Available data:
* * * * *
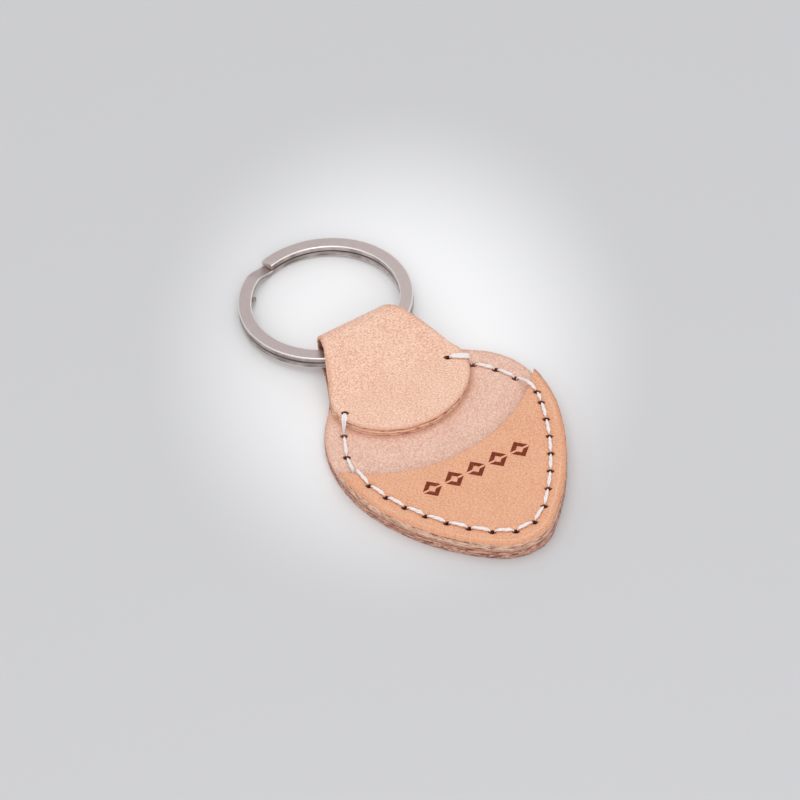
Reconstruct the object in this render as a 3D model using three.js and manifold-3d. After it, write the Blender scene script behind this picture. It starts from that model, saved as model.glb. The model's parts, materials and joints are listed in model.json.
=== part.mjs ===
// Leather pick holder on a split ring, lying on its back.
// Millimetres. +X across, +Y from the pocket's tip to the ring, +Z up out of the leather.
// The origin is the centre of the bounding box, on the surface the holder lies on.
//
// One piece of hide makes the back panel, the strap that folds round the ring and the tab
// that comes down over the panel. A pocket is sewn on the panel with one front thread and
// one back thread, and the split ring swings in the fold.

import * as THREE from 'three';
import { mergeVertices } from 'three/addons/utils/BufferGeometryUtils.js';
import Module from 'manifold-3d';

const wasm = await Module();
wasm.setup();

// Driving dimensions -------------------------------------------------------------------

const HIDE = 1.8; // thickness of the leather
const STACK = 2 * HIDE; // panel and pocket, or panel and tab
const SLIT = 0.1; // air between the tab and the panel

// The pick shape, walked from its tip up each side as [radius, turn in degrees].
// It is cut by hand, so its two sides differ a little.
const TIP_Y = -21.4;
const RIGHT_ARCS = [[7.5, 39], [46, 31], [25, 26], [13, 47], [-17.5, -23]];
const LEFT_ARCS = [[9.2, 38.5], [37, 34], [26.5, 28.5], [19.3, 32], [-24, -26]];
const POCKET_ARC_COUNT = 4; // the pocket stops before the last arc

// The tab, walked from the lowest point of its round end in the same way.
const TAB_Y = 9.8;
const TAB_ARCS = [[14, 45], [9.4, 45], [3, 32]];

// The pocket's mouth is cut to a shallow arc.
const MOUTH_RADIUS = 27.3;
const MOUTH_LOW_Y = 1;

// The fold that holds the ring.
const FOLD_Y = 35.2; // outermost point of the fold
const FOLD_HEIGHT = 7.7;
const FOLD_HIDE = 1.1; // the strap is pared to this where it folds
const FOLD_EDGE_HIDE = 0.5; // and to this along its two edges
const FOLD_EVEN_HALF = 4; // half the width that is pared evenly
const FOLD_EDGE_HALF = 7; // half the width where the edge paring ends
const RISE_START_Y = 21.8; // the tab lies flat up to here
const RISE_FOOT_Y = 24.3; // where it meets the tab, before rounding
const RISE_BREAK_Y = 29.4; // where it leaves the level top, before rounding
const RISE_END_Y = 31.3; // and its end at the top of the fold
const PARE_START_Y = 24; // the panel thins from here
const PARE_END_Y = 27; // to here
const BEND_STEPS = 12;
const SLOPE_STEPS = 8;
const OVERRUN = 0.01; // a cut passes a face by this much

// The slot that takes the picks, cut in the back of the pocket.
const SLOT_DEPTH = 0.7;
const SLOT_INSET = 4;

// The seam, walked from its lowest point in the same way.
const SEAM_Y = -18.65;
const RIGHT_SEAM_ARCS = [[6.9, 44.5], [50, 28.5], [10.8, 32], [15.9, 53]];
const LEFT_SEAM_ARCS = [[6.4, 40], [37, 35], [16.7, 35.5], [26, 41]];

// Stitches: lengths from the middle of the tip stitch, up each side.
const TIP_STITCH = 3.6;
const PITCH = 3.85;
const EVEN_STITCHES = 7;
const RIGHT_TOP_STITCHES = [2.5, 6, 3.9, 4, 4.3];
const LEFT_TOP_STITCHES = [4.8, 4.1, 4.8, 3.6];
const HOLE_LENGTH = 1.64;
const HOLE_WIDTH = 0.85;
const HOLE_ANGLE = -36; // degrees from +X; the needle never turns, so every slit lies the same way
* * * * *
Task brief: Return exactly the lines that run from the top of the listing above to the line containing "const TAB_ARCS = [[14, 45], [9.4, 45], [3, 32]];", please, keeping both end lines and leaving out everything else.

Result of this exercise:
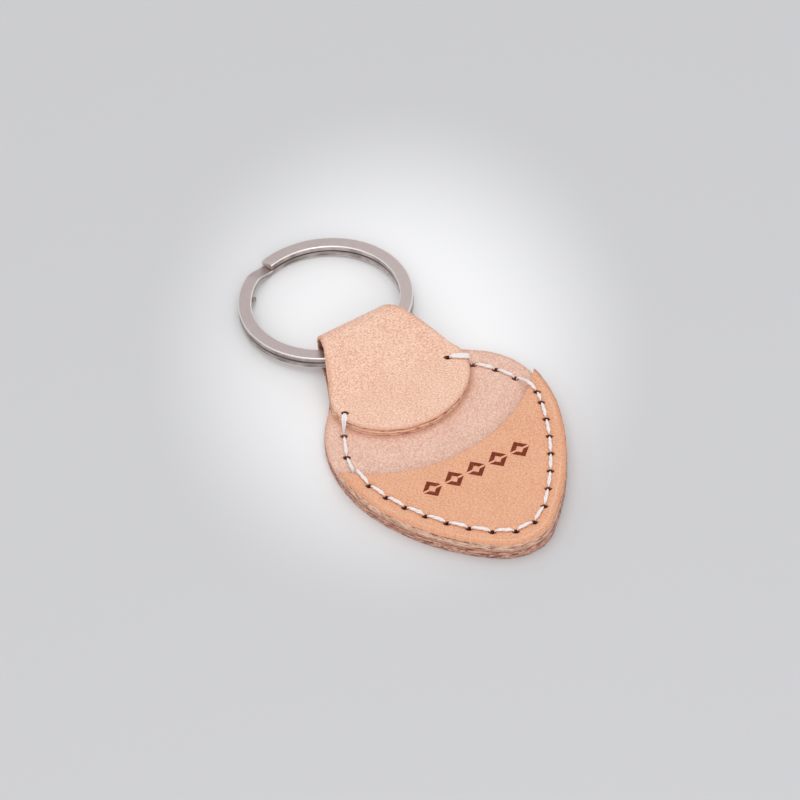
Reconstruct the object in this render as a 3D model using three.js and manifold-3d. After it, write the Blender scene script behind this picture. It starts from that model, saved as model.glb. The model's parts, materials and joints are listed in model.json.
=== part.mjs ===
// Leather pick holder on a split ring, lying on its back.
// Millimetres. +X across, +Y from the pocket's tip to the ring, +Z up out of the leather.
// The origin is the centre of the bounding box, on the surface the holder lies on.
//
// One piece of hide makes the back panel, the strap that folds round the ring and the tab
// that comes down over the panel. A pocket is sewn on the panel with one front thread and
// one back thread, and the split ring swings in the fold.

import * as THREE from 'three';
import { mergeVertices } from 'three/addons/utils/BufferGeometryUtils.js';
import Module from 'manifold-3d';

const wasm = await Module();
wasm.setup();

// Driving dimensions -------------------------------------------------------------------

const HIDE = 1.8; // thickness of the leather
const STACK = 2 * HIDE; // panel and pocket, or panel and tab
const SLIT = 0.1; // air between the tab and the panel

// The pick shape, walked from its tip up each side as [radius, turn in degrees].
// It is cut by hand, so its two sides differ a little.
const TIP_Y = -21.4;
const RIGHT_ARCS = [[7.5, 39], [46, 31], [25, 26], [13, 47], [-17.5, -23]];
const LEFT_ARCS = [[9.2, 38.5], [37, 34], [26.5, 28.5], [19.3, 32], [-24, -26]];
const POCKET_ARC_COUNT = 4; // the pocket stops before the last arc

// The tab, walked from the lowest point of its round end in the same way.
const TAB_Y = 9.8;
const TAB_ARCS = [[14, 45], [9.4, 45], [3, 32]];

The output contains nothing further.